The books are encouraged by educators and librarians not because they endorse the bad behavior in the books but because they think the books get boys to read!

Can you imagine what the comics industry would be like today if educators in the golden and silver ages of comics would have had the same sensibility? I would have loved to have seen MAD magazine and comic books in those old book club circulars.

Mad Magazine 1

Now is the time for the traditional comics industry to win back this market that was the stronghold of the mighty superhero in a bygone era and is now dominated by this pencil-necked, victimized character.

The progression is interesting when we look at the success that Stan Lee had with Spider-man in the sixties. Reach a wider audience with a character that it can relate to. I think this is called demographics.

I guess it is time to realize that the forty-something geek male market may not be the best primary target for the success of the industry.

Finally we have to look at how the whole Wimpy Kid comic rose to stardom. The usual way. Not overnight. It got its start as a web comic in 2004 and built an audience of 90,000 visitors a day.

After amassing 1,300 pages of his feature Jeff took some of it to the 2006 Comic-Con in New York and showed it around and a month later he’s negotiating with the book publisher Abrams.

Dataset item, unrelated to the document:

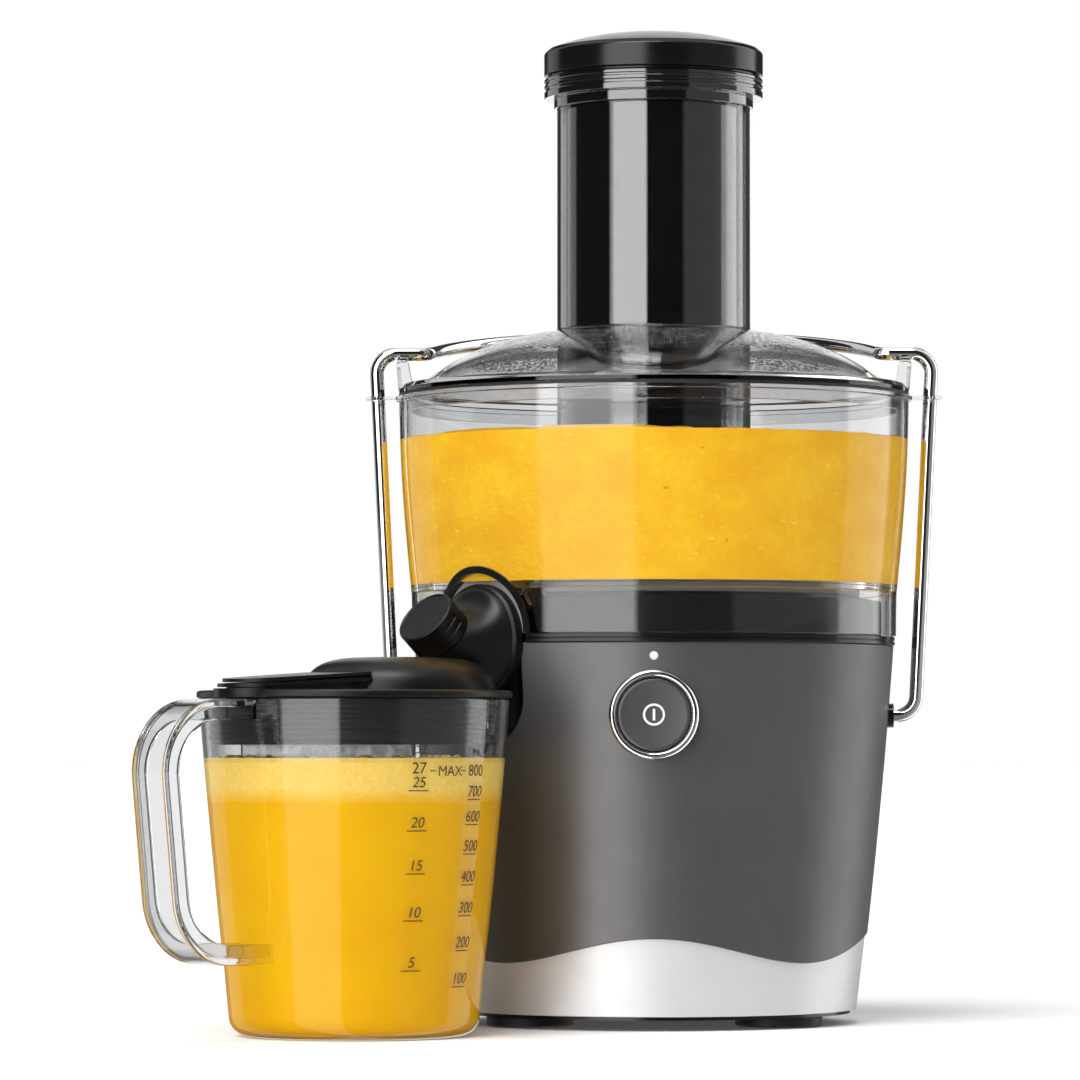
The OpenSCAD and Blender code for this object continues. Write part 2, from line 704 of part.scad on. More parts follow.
module lid_seal() {
    color([0.2, 0.2, 0.2]) at_spindle() tube(104.6, 101.7, rim_z, rim_z + 1.2);
}

// ---- pusher ----

module pusher_body() {
    color([0.05, 0.05, 0.05]) at_spindle() lathe([[0, pusher_low_z], [pusher_r - 1, pusher_low_z],
        [pusher_r, pusher_low_z + 1], [pusher_r, chute_top_z + gap], [pusher_r - 2.5, chute_top_z + gap],
        [pusher_r - 2.5, pusher_low_z + 2.5], [0, pusher_low_z + 2.5]]);
}

module pusher_cap() {
    skirt_low = chute_top_z + gap;
    crown_low = skirt_low + cap_h;
    color([0.06, 0.06, 0.06]) at_spindle() lathe(concat([[0, skirt_low], [cap_r - 1, skirt_low],
        [cap_r, skirt_low + 1]], [for (a = [0:10:90]) [cap_r * cos(a) * (1 - 0.05 * sin(a)),
        crown_low + cap_crown * sin(a)]]));
}

// ---- locking arm ----

// One side of the rod's centreline, from the lower bend up to the turn back to the crossbar.
function arm_side_path() = let (
        low_set = rod_bend * tan((90 - leg_lean) / 2),
        top_set = rod_bend * tan((90 + leg_lean) / 2),
        foot = [[leg_low_x - low_set - 3, pivot_z]],
        low_bend = arc([leg_low_x - low_set, pivot_z + rod_bend], rod_bend, -90, -leg_lean, 8),
        top_bend = arc([leg_top_x - top_set, arm_top_z - rod_bend], rod_bend, -leg_lean, 90, 8),
        turn = arc([arm_turn_x, arm_turn_r], arm_turn_r, 270, 180 + arm_arc_a, 6))
    concat([for (p = concat(foot, low_bend, top_bend)) [p[0], 0, p[1]]], [for (p = turn) on_slope(p)]);

// A point of the sloping plane that holds the crossbar, whose front edge is the top run.
function on_slope(p) = [p[0], p[1] * cos(arm_slope), arm_top_z + p[1] * sin(arm_slope)];

// The whole centreline, from the left leg's foot over the crossbar to the right leg's foot.
function arm_path() = let (side = arm_side_path(), n = len(side))
    concat([for (p = side) [-p[0], p[1], p[2]]],
        [for (i = [1:15]) on_slope(arc([0, arm_arc_y], arm_arc_r, 180 - arm_arc_a, arm_arc_a, 16)[i])],
        [for (i = [n - 1:-1:0]) side[i]]);

function unit(v) = v / norm(v);

// A round bar swept along a path whose two ends run along X.
module swept_rod(p, r, sides) {
    n = len(p);
    skin = [for (i = [0:n - 1])
        let (t = i == 0 || i == n - 1 ? [-1, 0, 0] : unit(p[i + 1] - p[i - 1]),
            u = unit(cross(t, [0, -1, 1])), w = cross(t, u))
        for (k = [0:sides - 1]) p[i] + r * (cos(360 * k / sides) * u + sin(360 * k / sides) * w)];
    walls = [for (i = [0:n - 2], k = [0:sides - 1])
        let (m = (k + 1) % sides, a = sides * i, b = a + sides)
        each [[a + k, b + k, a + m], [a + m, b + k, b + m]]];
    polyhedron(skin, concat(walls, [[for (k = [0:sides - 1]) k],
        [for (k = [sides - 1:-1:0]) sides * (n - 1) + k]]));
}

module locking_arm() {
    journal = leg_low_x - rod_bend * tan((90 - leg_lean) / 2) - 1.5 - cam_x;
    color([0.85, 0.85, 0.87]) at_spindle() {
        swept_rod(arm_path(), rod_r, 16);
        on_both_sides() translate([0, 0, pivot_z]) bar_x(rod_r - 0.1, cam_x, journal);
    }
}

// Cams pinned to the rod's inner ends; the one on the right holds the interlock switch closed.
module arm_cams() {
    color([0.8, 0.8, 0.78]) at_spindle() on_both_sides() translate([0, 0, pivot_z]) {
        bar_x(8.5, cam_x - 5, 5);
        intersection() {
            bar_x(11.2, cam_x - 5, 5);
            translate([cam_x - 5, -4, 0]) cube([5, 8, 14]);
        }
    }
}

module pivot_bushings() {
    color([0.2, 0.2, 0.2]) at_spindle() on_both_sides() translate([0, 0, pivot_z]) difference() {
        bar_x(4.95, cam_x + 1, 12);
        bar_x(rod_r + fit, cam_x, 14);
    }
}

module cord_gland() {
    color([0.08, 0.08, 0.08]) at_spindle() translate([0, 0, 50]) difference() {
        union() {
            bar_y(5.9, 80, 22);
            bar_y(9, 90, 3);
        }
        bar_y(3.6, 79, 30);
    }
}

// ---- jug ----

module jug() {
    outer = concat([[0, 0], [jug_foot_r - 8, 0]], arc([jug_foot_r - 8, 8], 8, -75, 0, 5),
        [[jug_r(60) + 0.5, 60], [jug_r(100) + 0.5, 100], [jug_rim_r, jug_h]]);
    inner = concat([[jug_rim_r - jug_wall, jug_h], [jug_r(100) + 0.5 - jug_wall, 100],
        [jug_r(60) + 0.5 - jug_wall, 60]], arc([jug_foot_r - 8, 9], 8 - jug_wall, 0, -90, 5), [[0, 9 - 8 + jug_wall]]);
    color([0.85, 0.9, 0.92, 0.4]) at_jug() lathe(concat(outer, inner));
}

// The handle's outline, inset from its outer face: a loop that leans in towards the foot.
module handle_outline(inset, near) hull() {
    for (p = [[handle_reach - 28, 102.5], [handle_reach - 33, 57]])
        translate(p) circle(r = 28 - inset, $fn = 48);
    translate([near, 128.5 - inset]) square([4, 2]);
    translate([near - 8, 29 + inset]) square([4, 2]);
}

module jug_handle() {
    face_t = 2.6;
    color([0.85, 0.9, 0.92, 0.4]) at_jug() difference() {
        translate([0, handle_w / 2, 0]) rotate([90, 0, 0]) linear_extrude(handle_w) difference() {
            handle_outline(0, 56);
            handle_outline(8, 40);
        }
        translate([0, handle_w / 2 - face_t, 0]) rotate([90, 0, 0])
            linear_extrude(handle_w - 2 * face_t) difference() {
                handle_outline(face_t, 56);
                handle_outline(9, 40);
            }
        lathe([[0, 0], [jug_foot_r, 0], [jug_foot_r, 8], [jug_r(60) + 0.5, 60], [jug_r(100) + 0.5, 100],
            [jug_rim_r, jug_h], [jug_rim_r, jug_h + 2], [0, jug_h + 2]]);
    }
}

// The notch that lets the lid and jug clear the spout.
module spout_notch() translate([-70, -notch_half, 90]) cube([44, 2 * notch_half, 60]);

module dome_shape(inset) lathe(concat([[0, lid_top_z]], [for (a = [0:15:90])
    [(dome_r - inset) * (0.25 * cos(a) + 0.75 * pow(cos(a), 0.5)), lid_top_z + (dome_h - inset) * sin(a)]]));

module jug_lid() {
    color([0.06, 0.06, 0.06]) at_jug() difference() {
        union() {
            translate([0, 0, lid_rim_z]) cylinder(r = 61.5, h = lid_top_z - lid_rim_z);
            tube(55.6, 53.4, 113, lid_rim_z + 1);
            hull() {
                translate([15, -20, lid_top_z - 1]) cube([13, 40, 7]);
                translate([52, 0, lid_top_z - 1]) cylinder(r = 15, h = 4);
            }
        }
        translate([dome_x, 0, lid_rim_z - 1]) cylinder(r = dome_r - hood_wall, h = 6);
        spout_notch();
    }
}

// The hood over the spout's mouth, moulded in one with the lid.
module lid_hood() {
    color([0.06, 0.06, 0.06]) at_jug() difference() {
        translate([dome_x, 0, 0]) dome_shape(0);
        translate([dome_x, 0, -0.01]) dome_shape(hood_wall);
        spout_notch();
    }
}

module jug_lid_seal() {
    color([0.1, 0.1, 0.1]) at_jug() difference() {
        union() {
            tube(56.4, 55.7, 114, 129);
            for (z = [115, 119, 123, 127]) tube(56.9, 55.7, z, z + 1.6);
        }
        spout_notch();
    }
}

// A translucent plate that hangs across the jug and holds the froth back.
module froth_separator() {
    color([0.9, 0.92, 0.92, 0.5]) at_jug() intersection() {
        translate([14, -50, 96]) cube([2, 100, lid_rim_z - 96]);
        lathe([[0, 90], [jug_r(90) - 5, 90], [jug_r(112) - 6, 112], [53.2, 113], [53.2, 140], [0, 140]]);
    }
}

feet();
base_screws();
base_plate();
silver_band();
body_shell();
recess_liner();
top_deck();
trim_ring();
button_ring();
led_lens();
control_board();
power_switch();
motor_stator();
field_coils();
upper_bracket();
lower_bracket();
bearings();
motor_mounts();
motor_screws();
brush_holders();
carbon_brushes();
cord_gland();
interlock_switch();
pivot_bushings();
shaft_seal();
bowl();
bowl_floor();
stop_ears();
juice_collector();
bowl_seal();
spout_collar();
spout_seal();
spout_body();
lid();
feed_chute();
lid_seal();
motor_shaft();
rotor_core();
rotor_winding();
commutator();
cooling_fan();
drive_coupling();
sieve_hub();
sieve_mesh();
grater_disc();
sieve_rim();
pusher_body();
pusher_cap();
locking_arm();
arm_cams();
power_button();
button_spring();
drip_stop_knob();
knob_oring();
jug();
jug_handle();
jug_lid();
lid_hood();
jug_lid_seal();
froth_separator();
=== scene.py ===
"""Centrifugal juicer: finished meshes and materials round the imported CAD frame.

Shapes are drawn in millimetres about the spindle, the spout or the jug, and placed in metres.
"""

import json
import math
import random

import bmesh
import bpy
from mathutils import Matrix, Vector


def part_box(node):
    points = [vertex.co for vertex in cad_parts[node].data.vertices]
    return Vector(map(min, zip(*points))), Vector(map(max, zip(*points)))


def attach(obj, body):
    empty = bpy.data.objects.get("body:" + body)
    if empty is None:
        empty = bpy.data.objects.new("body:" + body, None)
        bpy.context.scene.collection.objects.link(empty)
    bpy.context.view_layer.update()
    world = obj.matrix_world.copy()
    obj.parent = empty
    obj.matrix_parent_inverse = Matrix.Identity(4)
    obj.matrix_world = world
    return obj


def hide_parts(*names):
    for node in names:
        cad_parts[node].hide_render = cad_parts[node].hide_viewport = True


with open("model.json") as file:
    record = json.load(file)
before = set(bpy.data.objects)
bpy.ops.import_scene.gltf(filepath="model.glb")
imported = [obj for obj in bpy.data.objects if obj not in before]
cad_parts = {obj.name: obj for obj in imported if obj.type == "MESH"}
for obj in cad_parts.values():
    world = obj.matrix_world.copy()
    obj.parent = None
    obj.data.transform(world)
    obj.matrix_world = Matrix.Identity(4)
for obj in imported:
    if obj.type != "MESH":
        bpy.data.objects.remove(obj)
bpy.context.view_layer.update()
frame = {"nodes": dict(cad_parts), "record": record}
random.seed(7)

# ---------------------------------------------------------------- places

SEGS = 224


def middle(node):
    lo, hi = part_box(node)
    return Vector(((lo.x + hi.x) / 2, (lo.y + hi.y) / 2, 0))


def turned(degrees, axis):
    return Matrix.Rotation(math.radians(degrees), 4, axis)


def at(x=0, y=0, z=0):
    return Matrix.Translation((x, y, z))


# The spout, the jug and its handle lie along one line from the spindle, at this bearing.
SPOUT_TURN = 225
MILLIMETRES = Matrix.Scale(0.001, 4)
SPIN = Matrix.Translation(middle("motor_shaft")) @ MILLIMETRES
SPOUT = SPIN @ turned(SPOUT_TURN, "Z")
JUG = Matrix.Translation(middle("jug")) @ MILLIMETRES @ turned(SPOUT_TURN, "Z")
KNOB_TILT = -40
KNOB = SPOUT @ at(118.807, 0, 155.886) @ turned(KNOB_TILT, "Y")
ALONG_X = turned(90, "Y")
FACING = turned(90, "X")
PIVOT_Z, BUTTON_Z, LAMP_Z, ARCH_Z, SPOUT_Z, PIPE_Z = 125, 124.8, 148, 157.5, 154.4, 160
NOZZLE_X = 114.5
PULP_TOP, JUICE_TOP = 237.4, 108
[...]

The rest is history but the point is that Jeff Kinney had a dream to create comics and after he had been turned down by every outlet he ventured out on his own and made it happen. He had faith in his ideas and faith in his product.

Jeff capitalized on what I believe is one of the main ingredients of a successful comic, irreverence, which can sometimes be translated as defiance.

Comics are the voice of the common folk, they always have been. Tumultuous times breed a defiant sensibility that even the young readers can relate to.

Wimpy Kid is successful because the victimized can see rejoice in the retaliation of the main character. Readers identify with it and want more, whether it is a web comic, a book or a movie.

So, my Sunday paper was quite enjoyable. I think I got a lot of inspiration for my $1.50 and I still can’t believe it was printed on paper.